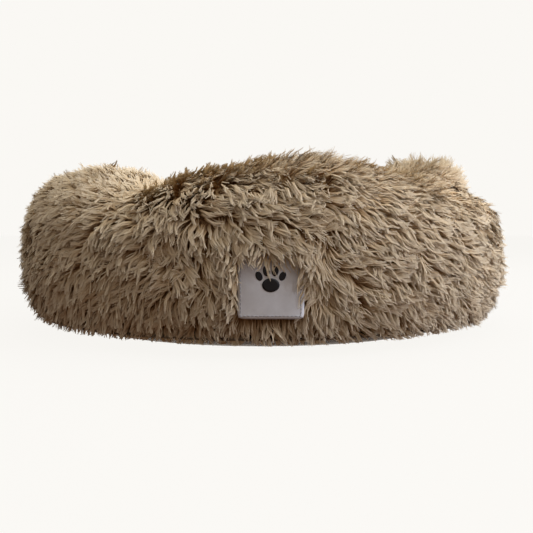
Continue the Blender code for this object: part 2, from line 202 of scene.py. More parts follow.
# %% The lamps
def area_light(name, place, aim, size, power, colour):
    """A round soft lamp of this diameter in metres and power in watts, aimed at a point."""
    data = bpy.data.lights.new(name, "AREA")
    data.shape = "DISK"
    data.size = size
    data.energy = power
    data.color = linear(colour)[:3]
    made = bpy.data.objects.new(name, data)
    bpy.context.scene.collection.objects.link(made)
    made.location = place
    made.rotation_euler = (Vector(aim) - Vector(place)).to_track_quat("-Z", "Y").to_euler()
    return made


area_light("overhead", (0.35, 0.1, 1.2), (0, 0, 0.08), 2.4, 16, "fffaf4")
area_light("right_window", (1.7, -0.5, 0.8), (0.1, 0, 0.07), 1.4, 34, "e4ebff")
area_light("front_fill", (0.4, -1.5, 0.5), (0, 0, 0.07), 1.8, 0.7, "ffd0a0")
print("three lamps are set")

# %% [markdown]
# ## The shape of the stuffed ring
# Seen in a slice, the ring is a rounded square. Going round, the stuffing is uneven: it bulges at
# the front and at the right, and a fold pinches it at the front left. One function gives any point
# of it, at a chosen depth under the tips of the pile. Backing, fur and combing all ask the same
# function, so they fit each other. A sculpted ring could look the same, but nothing else could then
# be placed on it by a bearing round the bed and a turn round the tube.

# %% The ring as a function
OUTER_RADIUS = 0.250
TUBE_HALF_WIDTH = 0.070
TUBE_MIDDLE = OUTER_RADIUS - TUBE_HALF_WIDTH
CREST = 0.150  # the crest's height between its lumps
SQUARE = 0.72  # the slice's roundness: 1 would be round, 0 square
PLUSH, PLUSH_FLOOR = 0.022, 0.004  # backing and pile together, and how high their inside starts
HEM_TURN, PAD_TURN = -45, 195  # degrees round the tube, from the hem to the pad's seam
# Each lump of stuffing: its bearing, the height it adds in metres and its spread in degrees.
LUMPS = (
    (12, 0.007, 18), (60, 0.008, 13), (-60, 0.005, 22),
    (-28, -0.016, 9), (100, -0.005, 16), (185, -0.004, 35),
)
SEAMS = (-28, 52, 142, 232)  # bearings of the joins, from which the four panels start
SIDES = ("front", "right", "rear", "left")


def crest_height(bearing):
    """The crest's height at a bearing: 0 degrees is the front, 90 the right."""
    height = CREST
    for middle, added, spread in LUMPS:
        away = (bearing - middle + 180) % 360 - 180
        height += added * math.exp(-((away / spread) ** 2))
    return height


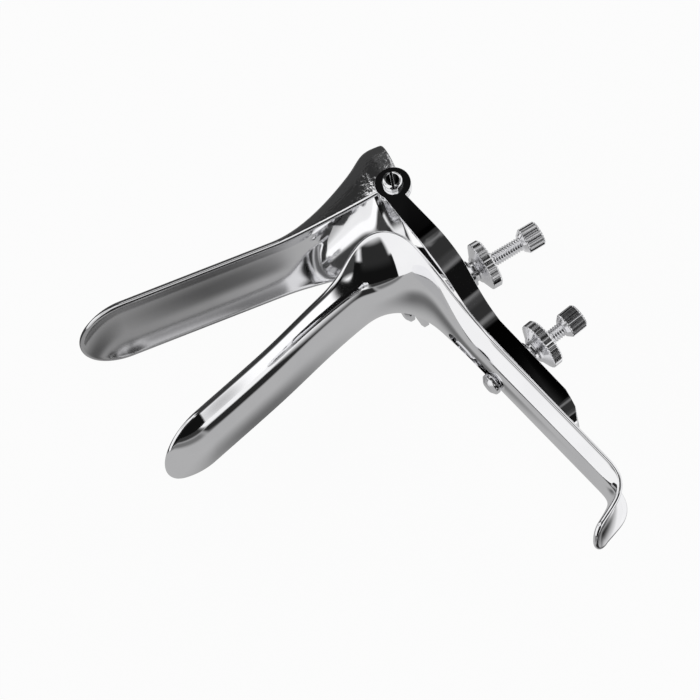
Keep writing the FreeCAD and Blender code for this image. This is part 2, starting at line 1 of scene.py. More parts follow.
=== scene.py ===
import math

import bmesh
import bpy
import numpy as np
from mathutils import Matrix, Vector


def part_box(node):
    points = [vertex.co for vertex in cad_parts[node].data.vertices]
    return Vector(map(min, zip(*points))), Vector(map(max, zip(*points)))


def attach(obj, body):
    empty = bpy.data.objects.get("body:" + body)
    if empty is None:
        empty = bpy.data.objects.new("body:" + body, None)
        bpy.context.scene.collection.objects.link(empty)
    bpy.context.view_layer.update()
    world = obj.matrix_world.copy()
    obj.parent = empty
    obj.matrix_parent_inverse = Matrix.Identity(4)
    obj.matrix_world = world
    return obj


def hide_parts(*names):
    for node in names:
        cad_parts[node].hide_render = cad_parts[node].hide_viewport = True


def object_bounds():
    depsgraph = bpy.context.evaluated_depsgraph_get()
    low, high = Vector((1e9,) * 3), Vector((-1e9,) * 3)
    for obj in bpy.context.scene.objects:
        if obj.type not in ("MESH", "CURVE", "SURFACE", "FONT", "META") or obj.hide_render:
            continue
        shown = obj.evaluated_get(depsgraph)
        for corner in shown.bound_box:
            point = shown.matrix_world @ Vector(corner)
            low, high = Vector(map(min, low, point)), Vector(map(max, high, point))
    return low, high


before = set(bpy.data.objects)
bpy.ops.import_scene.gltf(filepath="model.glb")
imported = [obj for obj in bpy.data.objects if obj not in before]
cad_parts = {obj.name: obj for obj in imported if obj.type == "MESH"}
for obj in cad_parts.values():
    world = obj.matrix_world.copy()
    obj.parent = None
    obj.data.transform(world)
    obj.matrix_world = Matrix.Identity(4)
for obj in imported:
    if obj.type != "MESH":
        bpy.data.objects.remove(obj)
cad_bounds = [list(corner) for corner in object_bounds()]

# The lower blade, its heel, the handle and its hooked foot are one sheet of stainless steel.
# It is pressed into a channel, bent at the heel, ground along its rims and buffed to a mirror.
# Sizes are in millimetres. Z runs along the hinge, the blades point to -X, the handle to -Y.
middle = (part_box("hinge_rivet_far")[0].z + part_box("hinge_screw_near")[1].z) * 500
sheet_wall = 1.6
blade_length = 100.0
blade_half_width = 17.0
blade_depth = 6.6
blade_middle = 0.6
tip_round = 15.0
tip_stretch = 0.93
tip_drop = 4.4
tip_lean = -3.4
middle_drop = 2.8
middle_lean = -3.5
seat_plane = 6.5
rim_relief = 0.15
lower_drop = 9.0
heel_lead = 9.0
heel_lead_drop = 0.4
heel_lead_lean = -2.0
heel_radius = 13.0
heel_half_width = 21.0
last_free_lean = 40
handle_front = 12.8
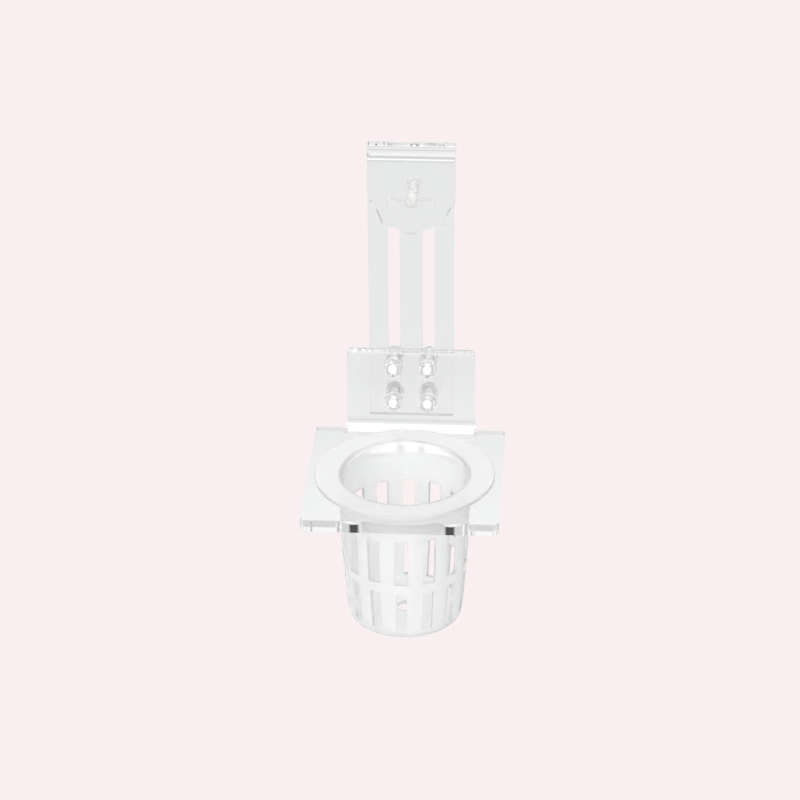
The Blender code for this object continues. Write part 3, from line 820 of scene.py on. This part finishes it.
def makeRoom(s):
    air = bpy.data.worlds.new("studioRoom")
    air.use_nodes = True
    tree = air.node_tree
    tree.nodes.clear()
    look = addNode(tree, "ShaderNodeTexCoord")
    along = addNode(tree, "ShaderNodeSeparateXYZ", links={"Vector": look.outputs["Generated"]})
    share = addNode(tree, "ShaderNodeMapRange", {"From Min": -1.0, "From Max": 1.0},
                    {"Value": along.outputs["Z"]})
    behind = addNode(tree, "ShaderNodeValToRGB", links={"Fac": share.outputs["Result"]})
    stops = behind.color_ramp.elements
    while len(stops) < len(s["behind"]):
        stops.new(0.5)
    for stop, (height, level) in zip(stops, s["behind"]):
        stop.position = (height + 1) / 2
        stop.color = (level, level, level, 1)
    # the room turns from its back wall to the side the camera stands on
    facing = addNode(tree, "ShaderNodeMapRange",
                     {"From Min": -0.25, "From Max": 0.25, "To Min": 1.0, "To Max": 0.0},
                     {"Value": along.outputs["Y"]})
    around = addNode(tree, "ShaderNodeMix", {"data_type": "FLOAT", 3: s["front"]},
                     {0: facing.outputs["Result"], 2: behind.outputs["Color"]})
    # unlit ends of the room, left and right, which draw dark marks inside the sheets' edges
    sideways = addNode(tree, "ShaderNodeMath", {"operation": "ABSOLUTE"}, {0: along.outputs["X"]})
    low, high, level = s["sides"]
    dim = addNode(tree, "ShaderNodeMapRange",
                  {"interpolation_type": "SMOOTHSTEP", "From Min": low, "From Max": high, "To Min": 1.0,
                   "To Max": level}, {"Value": sideways.outputs["Value"]})
    # the dark ends hang above eye level, so that a look from the side stays bright
    raised = addNode(tree, "ShaderNodeMapRange",
                     {"From Min": s["endsAbove"] - 0.05, "From Max": s["endsAbove"] + 0.05},
                     {"Value": along.outputs["Z"]})
    ends = addNode(tree, "ShaderNodeMix", {"data_type": "FLOAT", 2: 1.0},
                   {0: raised.outputs["Result"], 3: dim.outputs["Result"]})
    light = addNode(tree, "ShaderNodeMath", {"operation": "MULTIPLY"},
                    {0: around.outputs[0], 1: ends.outputs[0]})
    # bounced fill for matt surfaces only
    rays = addNode(tree, "ShaderNodeLightPath")
    fill = addNode(tree, "ShaderNodeMapRange", {"To Min": 1.0, "To Max": s["fill"]},
                   {"Value": rays.outputs["Is Diffuse Ray"]})
    total = addNode(tree, "ShaderNodeMath", {"operation": "MULTIPLY"},
                    {0: light.outputs["Value"], 1: fill.outputs["Result"]})
    grey = addNode(tree, "ShaderNodeBackground", {"Color": colour(s["air"])},
                   {"Strength": total.outputs["Value"]})
    rose = addNode(tree, "ShaderNodeBackground", {"Color": colour(s["seen"]), "Strength": 1.0})
    both = addNode(tree, "ShaderNodeMixShader", links={0: rays.outputs["Is Camera Ray"], 1: grey.outputs[0],
                                                       2: rose.outputs[0]})
    addNode(tree, "ShaderNodeOutputWorld", links={"Surface": both.outputs["Shader"]})
    scene.world = air


makeRoom(room)

# soft boxes: a large one overhead leaning to the camera's side, and a low one that no face mirrors
lights = {
    "softboxTop": {"size": (1.7, 1.2), "energy": 11, "place": (0.0, -0.95, 1.35), "mirrored": True},
    "softboxFront": {"size": (0.9, 0.5), "energy": 11, "place": (-0.5, -1.6, 0.5), "mirrored": False},
}


def makeLights(boxes):
    for name, s in boxes.items():
        data = bpy.data.lights.new(name, "AREA")
        data.shape = "RECTANGLE"
        data.size, data.size_y = s["size"]
        data.energy = s["energy"]
        made = bpy.data.objects.new(name, data)
        made.location = s["place"]
        made.visible_glossy = made.visible_transmission = s["mirrored"]
        aim = Vector((0, -0.06, -0.12)) - Vector(s["place"])  # at the middle of the holder
        made.rotation_euler = aim.to_track_quat("-Z", "Y").to_euler()
        scene.collection.objects.link(made)


makeLights(lights)

camera = {"azimuth": 2.91, "elevation": 27.72, "distance": 1.7386, "lens": 124.42,
          "target": (0.0206, -0.05, -0.1297), "shift": -0.05}


def makeCamera(s):
    az, el = math.radians(s["azimuth"]), math.radians(s["elevation"])
    back = Vector((math.sin(az) * math.cos(el), -math.cos(az) * math.cos(el), math.sin(el)))
    data = bpy.data.cameras.new("camera")
    data.lens = s["lens"]
    data.shift_x = s["shift"]
    made = bpy.data.objects.new("camera", data)
    made.location = Vector(s["target"]) + back * s["distance"]
    made.rotation_euler = (-back).to_track_quat("-Z", "Y").to_euler()
    scene.collection.objects.link(made)
    scene.camera = made


makeCamera(camera)
scene.view_settings.view_transform = "Standard"
# light has to pass many faces of clear sheet before it comes out
scene.cycles.max_bounces = 64
scene.cycles.blur_glossy = 0
scene.cycles.glossy_bounces = 64
scene.cycles.transmission_bounces = 64
print("studio lit")
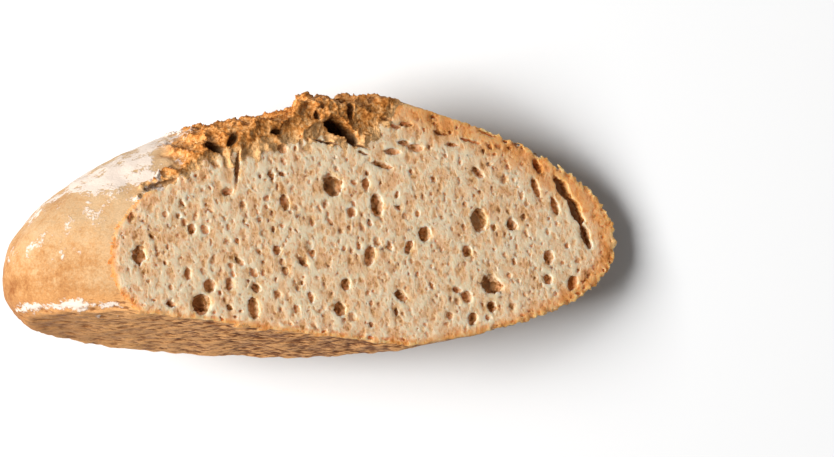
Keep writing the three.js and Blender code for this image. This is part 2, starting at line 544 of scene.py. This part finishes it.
def inside_hollows(places, above_cut):
    """How far each point lies inside a deep hollow, from 0 at its mouth to 1 further in."""
    inside = np.zeros(len(places))
    for x, y, width, height, turn, deep in DEEP_HOLLOWS:
        offset = (places - np.array(on_the_cut(x, y))) / MM
        flat = Matrix.Rotation(-math.radians(turn), 2) @ Matrix((cut_across, cut_upwards))
        across, upwards_too = np.array(flat) @ offset.T
        reach = np.hypot(2 * across / width, 2 * upwards_too / height)
        share = (1 - fade(reach, 0.9, 1.4)) * fade(-above_cut, 0.4, 0.25 * deep)
        inside = np.maximum(inside, share * min(1, 0.2 + deep / 24))
    return inside


def hollows(rounds):
    """How far each vertex lies below the mean of the surface around it, in mm."""
    mesh = dough.data
    ends = np.empty(len(mesh.edges) * 2, dtype=np.int32)
    mesh.edges.foreach_get("vertices", ends)
    first, second = ends.reshape(-1, 2).T
    starts = np.concatenate((first, second))
    others = np.concatenate((second, first))
    count = np.maximum(np.bincount(starts, minlength=len(places)), 1)
    smooth = places.copy()
    for _ in range(rounds):
        for axis in range(3):
            smooth[:, axis] = np.bincount(starts, smooth[others, axis], len(places)) / count
    normals = np.empty(len(places) * 3)
    mesh.vertices.foreach_get("normal", normals)
    return ((smooth - places) * normals.reshape(-1, 3)).sum(axis=1) / MM


rim = crust_distance(places, above_cut)
torn = torn_share(places)
crumb = fade(above_cut, -6, -1.2) * fade(rim, 0.25, 0.8) * (1 - torn)
edge = np.interp(places[:, 0] / MM, TORN_EDGE_X, TORN_EDGE_Y)
store("torn", torn)
store("inside_tear", np.where(above_cut < -6, 1, fade(places[:, 1] / MM - edge, -1, 8)))
store("depth", -above_cut)
# How far a point lies inside a deep hollow, which the finishes paint dark as painted shade.
store("painted_cave_shade", inside_hollows(places, above_cut))
store("hollow", hollows(6))
store("wide_hollow", hollows(40))
store("underside", 1 - fade(up, 3, 9))
store("above_base", up)
store("along", along)
# The crumb is toasted beside the crust, widest at the end of the loaf and along the top.
toasted = 3.2 + 5.0 * fade(along, 195, 226) + 2.0 * fade(along, 120, 180)
toasted += 2.5 * fade(up, 60, 80) + 9.0 * fade(along, 130, 150) * fade(up, 48, 66)
store("toasted", 1 - fade(rim, 0.2 * toasted, toasted))
# Flour lies on the crown of the near end, and in a line along the edge of the underside.
dusted = 0.54 * fade(up, 5, 25) + 0.46 * fade(up, 28, 60)
dusted *= (1 - fade(along, 56, 80)) * (1 - 0.6 * fade(back, 60, 90))
dusted_line = (1 - np.clip(np.abs(up - 2.5) / 3.5, 0, 1)) * (1 - fade(along, 60, 75))
store("floured", np.maximum(dusted, 1.1 * dusted_line * (1 - fade(back, 25, 40))))

# The crumb's faces are those that the knife or a bubble opened.
corners = np.empty(len(dough.data.polygons) * 3, dtype=np.int32)
dough.data.polygons.foreach_get("vertices", corners)
in_crumb = crumb[corners.reshape(-1, 3)].mean(axis=1) > 0.5


def put(tree, kind, inputs=None, **settings):
    """Adds a shader node, with values or links for its inputs."""
    made = tree.nodes.new("ShaderNode" + kind)
    for name, value in settings.items():
        setattr(made, name, value)
    for name, value in (inputs or {}).items():
        if isinstance(value, bpy.types.NodeSocket):
            tree.links.new(value, made.inputs[name])
        else:
            made.inputs[name].default_value = value
    return made


def rgb(red, green, blue):
    """A colour as it is seen on screen, 0 to 255, in the linear values that shaders take."""
    channels = []
    for level in (red, green, blue):
        level /= 255
        channels.append(level / 12.92 if level < 0.04045 else ((level + 0.055) / 1.055) ** 2.4)
    return (*channels, 1)


def stored(tree, name):
    return put(tree, "Attribute", attribute_name=name).outputs["Fac"]


def reckon(tree, operation, first, second=0.0, third=0.0):
    return put(tree, "Math", {0: first, 1: second, 2: third}, operation=operation).outputs[0]


def ramp(tree, value, stops):
    made = put(tree, "ValToRGB", {"Fac": value})
    elements = made.color_ramp.elements
    while len(elements) < len(stops):
        elements.new(0.5)
    for element, (place, color) in zip(elements, stops):
        element.position = place
        element.color = color if isinstance(color, tuple) else (color, color, color, 1)
    return made.outputs["Color"]


def limits(tree, value, start, end):
    """0 at start, 1 at end, clamped between."""
    made = put(tree, "MapRange", {"Value": value, "From Min": start, "From Max": end})
    return made.outputs["Result"]


def mix(tree, share, first, second, kind="MIX"):
    made = put(tree, "Mix", {0: share, 6: first, 7: second}, data_type="RGBA", blend_type=kind)
    return made.outputs[2]


def noise(tree, where, scale, detail=3.0, roughness=0.55, distortion=0.0):
    made = put(tree, "TexNoise", {
        "Vector": where, "Scale": scale, "Detail": detail, "Roughness": roughness,
        "Distortion": distortion,
    })
    return made.outputs["Fac"]


def new_material(name):
    material = bpy.data.materials.new(name)
    material.use_nodes = True
    return material, material.node_tree, material.node_tree.nodes["Principled BSDF"]


def new_group(name, inputs, outputs):
    """A node group with float inputs and outputs, and a vector input called Vector."""
    group = bpy.data.node_groups.new(name, "ShaderNodeTree")
    group.interface.new_socket("Vector", in_out="INPUT", socket_type="NodeSocketVector")
    for label in inputs:
        group.interface.new_socket(label, in_out="INPUT", socket_type="NodeSocketFloat")
    for label in outputs:
        group.interface.new_socket(label, in_out="OUTPUT", socket_type="NodeSocketFloat")
    entry = group.nodes.new("NodeGroupInput").outputs
    leave = group.nodes.new("NodeGroupOutput").inputs
    return group, entry, leave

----

> THE TASK: Above are the records. Print exactly, and only, the lines from the line with "in imported if" to the line with "cad_bounds = [list(corner)", both inclusive.

> RIGHT ANSWER:
cad_parts = {obj.name: obj for obj in imported if obj.type == "MESH"}
for obj in cad_parts.values():
    world = obj.matrix_world.copy()
    obj.parent = None
    obj.data.transform(world)
    obj.matrix_world = Matrix.Identity(4)
for obj in imported:
    if obj.type != "MESH":
        bpy.data.objects.remove(obj)
cad_bounds = [list(corner) for corner in object_bounds()]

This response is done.